A tree hazard risk assessment is a crucial tool, and it serves several essential purposes:

  • Preventing Accidents: Identifying and mitigating tree hazards can prevent accidents, injuries, and property damage caused by falling branches or trees. This is particularly vital in areas with high human activity.
  • Liability Reduction: Property owners, municipalities, and land managers can reduce their liability by demonstrating due diligence in identifying and addressing tree hazards.
  • Identifying Tree Care and Maintenance Needs: A risk assessment can help identify and address issues affecting the overall health of trees, leading to better maintenance and longevity.
  • Understanding Optimal Tree Management: By understanding the risks associated with trees, property owners can make informed decisions about pruning, removal, and replanting.
  • Record Keeping and Documentation: A detailed record of the assessment and any actions taken is maintained. This documentation is crucial for future reference, liability purposes, and to track the effectiveness of mitigation measures.

Practical Measures to Fulfill the 'Duty of Care' for Trees

To fulfill the 'duty of care' for trees, individuals, property owners, and municipalities can take practical measures:

  • Perform Regular Tree Inspections: Trees should be regularly inspected by an ISA Tree Risk Assessment Qualified (TRAQ) assessor and experts to identify potential problems. Regular inspections allow for the early detection and prevention of issues that could lead to tree decline or pose risks to the public. Inspections can help determine if a tree requires maintenance, pruning, or other treatments.
  • Conduct Risk Assessment: Risk assessments should be conducted to identify and mitigate potential dangers. This involves evaluating the structural stability of trees and their proximity to structures and high-traffic areas.
  • Perform Risk Mitigation: Property owners and municipalities are obligated to assess and mitigate the risks associated with trees. This includes identifying and addressing potential hazards, like dead branches, structural weaknesses, or unstable root systems.
  • Prudent Decision Making: Property owners and municipalities should make informed decisions about tree management, considering factors such as the tree's age, species, and overall condition.
  • Compliance with Regulations: Adhering to local regulations and bylaws related to tree care and protection is crucial. Adhering to these rules is part of the 'duty of care', ensuring that trees are managed in a manner consistent with the community's needs and values. This includes obtaining permits when necessary and following guidelines for tree removal and pruning.
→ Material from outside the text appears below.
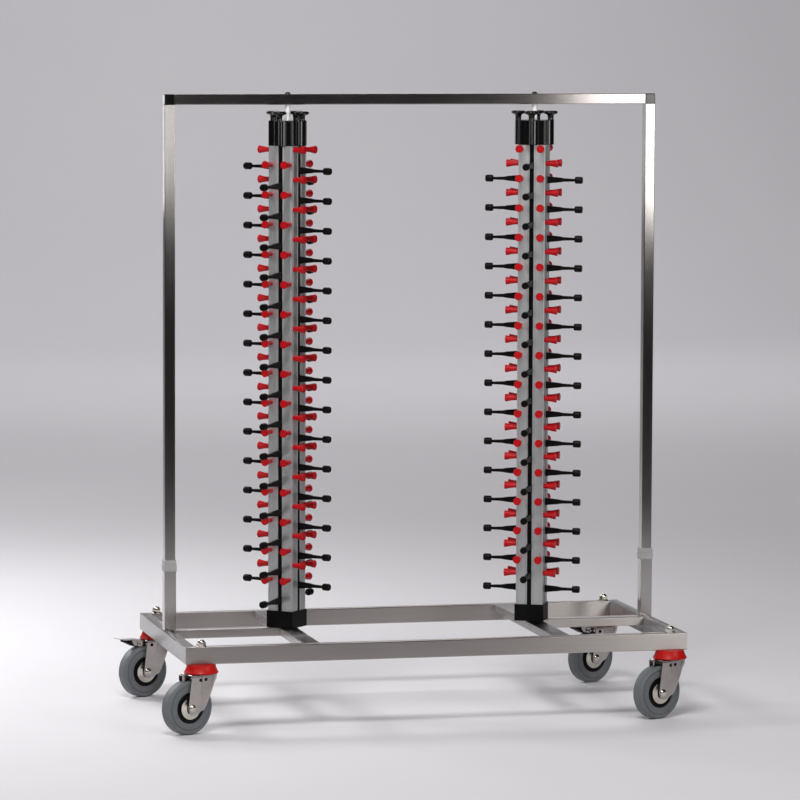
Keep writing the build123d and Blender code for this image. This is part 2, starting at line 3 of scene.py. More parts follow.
import bmesh
import bpy
from mathutils import Matrix, Vector


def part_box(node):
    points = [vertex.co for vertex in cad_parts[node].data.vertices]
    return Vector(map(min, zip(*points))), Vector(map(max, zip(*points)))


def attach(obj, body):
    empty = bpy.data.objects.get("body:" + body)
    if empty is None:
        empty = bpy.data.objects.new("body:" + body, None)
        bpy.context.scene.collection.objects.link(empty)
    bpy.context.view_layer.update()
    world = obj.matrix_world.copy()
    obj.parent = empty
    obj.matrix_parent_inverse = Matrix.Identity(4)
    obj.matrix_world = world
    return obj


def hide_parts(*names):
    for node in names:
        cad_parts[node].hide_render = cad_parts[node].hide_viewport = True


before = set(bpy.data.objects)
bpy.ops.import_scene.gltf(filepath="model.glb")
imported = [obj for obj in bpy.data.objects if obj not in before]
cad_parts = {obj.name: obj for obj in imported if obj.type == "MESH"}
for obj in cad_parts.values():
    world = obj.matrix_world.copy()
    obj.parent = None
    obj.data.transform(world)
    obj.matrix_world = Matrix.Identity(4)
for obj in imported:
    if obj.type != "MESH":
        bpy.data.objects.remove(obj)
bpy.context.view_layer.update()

MM = 0.001


def box_middle(*nodes):
    """The middle of the box round some nodes."""
    corners = [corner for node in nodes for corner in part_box(node)]
    return Vector([(min(c[i] for c in corners) + max(c[i] for c in corners)) / 2 for i in range(3)])


base = box_middle("front_rail", "rear_rail", "left_end_rail", "right_end_rail")
base.z = 0


# ---- shader writing ----
class Wire:
    """A socket of a finish that takes part in Python's arithmetic."""

    def __init__(self, finish, socket):
        self.finish, self.socket = finish, socket

    def maths(self, operation, other, reflected=False):
        values = (other, self) if reflected else (self, other)
        return self.finish.node("ShaderNodeMath", {"operation": operation}, dict(enumerate(values)))

    def __add__(self, other):
        return self.maths("ADD", other)

    def __radd__(self, other):
        return self.maths("ADD", other, True)

    def __rsub__(self, other):
        return self.maths("SUBTRACT", other, True)

    def __mul__(self, other):
        return self.maths("MULTIPLY", other)

    def __rmul__(self, other):
        return self.maths("MULTIPLY", other, True)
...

Tree hazard risk assessment is a vital component of responsible tree management, particularly in areas where trees and people co-exist. The systematic evaluation of potential tree hazards, along with the implementation of appropriate mitigation measures, not only ensures the safety of individuals and property but also promotes the overall health and longevity of trees.
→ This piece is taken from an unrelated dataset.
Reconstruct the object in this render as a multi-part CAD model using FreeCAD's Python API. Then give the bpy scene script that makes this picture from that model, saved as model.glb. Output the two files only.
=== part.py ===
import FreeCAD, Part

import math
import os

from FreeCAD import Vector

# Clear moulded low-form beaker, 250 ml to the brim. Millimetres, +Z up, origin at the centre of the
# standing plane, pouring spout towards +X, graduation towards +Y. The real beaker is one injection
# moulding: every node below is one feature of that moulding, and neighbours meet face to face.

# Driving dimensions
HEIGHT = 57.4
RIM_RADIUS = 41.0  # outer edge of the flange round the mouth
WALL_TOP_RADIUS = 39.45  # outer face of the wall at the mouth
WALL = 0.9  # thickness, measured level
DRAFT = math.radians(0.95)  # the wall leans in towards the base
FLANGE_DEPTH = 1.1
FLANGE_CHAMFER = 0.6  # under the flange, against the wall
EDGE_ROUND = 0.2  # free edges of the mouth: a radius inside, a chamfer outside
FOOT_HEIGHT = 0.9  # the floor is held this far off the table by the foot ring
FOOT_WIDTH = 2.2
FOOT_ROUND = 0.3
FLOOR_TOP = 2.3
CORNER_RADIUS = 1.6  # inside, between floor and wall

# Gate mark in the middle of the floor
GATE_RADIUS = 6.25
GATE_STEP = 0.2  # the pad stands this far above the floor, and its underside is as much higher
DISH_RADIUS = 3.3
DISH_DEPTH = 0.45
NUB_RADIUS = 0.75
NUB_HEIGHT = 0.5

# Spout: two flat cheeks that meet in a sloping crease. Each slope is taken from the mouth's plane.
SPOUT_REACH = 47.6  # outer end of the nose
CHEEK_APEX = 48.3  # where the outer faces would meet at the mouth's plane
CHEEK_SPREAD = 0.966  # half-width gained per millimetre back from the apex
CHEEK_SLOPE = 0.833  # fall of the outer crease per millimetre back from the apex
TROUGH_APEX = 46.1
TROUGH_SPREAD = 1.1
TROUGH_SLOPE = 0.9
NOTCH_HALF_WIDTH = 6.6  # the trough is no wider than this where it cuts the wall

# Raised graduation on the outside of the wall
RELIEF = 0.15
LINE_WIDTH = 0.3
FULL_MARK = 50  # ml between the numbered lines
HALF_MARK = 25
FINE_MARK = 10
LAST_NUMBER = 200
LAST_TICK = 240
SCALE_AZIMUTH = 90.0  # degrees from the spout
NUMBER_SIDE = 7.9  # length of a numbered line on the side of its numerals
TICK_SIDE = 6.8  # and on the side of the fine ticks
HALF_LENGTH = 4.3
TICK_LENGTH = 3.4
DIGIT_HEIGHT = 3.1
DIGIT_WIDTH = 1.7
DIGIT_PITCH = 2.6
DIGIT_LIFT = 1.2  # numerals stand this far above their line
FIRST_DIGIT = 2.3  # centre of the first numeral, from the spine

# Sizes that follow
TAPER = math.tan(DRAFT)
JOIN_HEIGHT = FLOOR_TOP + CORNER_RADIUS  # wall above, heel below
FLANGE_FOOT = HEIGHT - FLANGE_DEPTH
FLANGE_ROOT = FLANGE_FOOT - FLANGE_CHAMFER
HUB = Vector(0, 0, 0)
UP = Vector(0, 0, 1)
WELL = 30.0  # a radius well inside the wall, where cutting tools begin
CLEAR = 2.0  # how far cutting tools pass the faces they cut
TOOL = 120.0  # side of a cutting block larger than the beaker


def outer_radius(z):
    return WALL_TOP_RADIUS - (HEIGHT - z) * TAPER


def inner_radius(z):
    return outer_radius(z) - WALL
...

By understanding the risks and taking proactive steps to mitigate them, we can continue to enjoy the numerous benefits that trees provide while minimizing the potential dangers they may pose. By recognizing potential hazards, evaluating risks, implementing appropriate mitigation measures, and fulfilling the 'duty of care' for trees, we can strike a balance between enjoying the benefits of trees and safeguarding our safety and environment.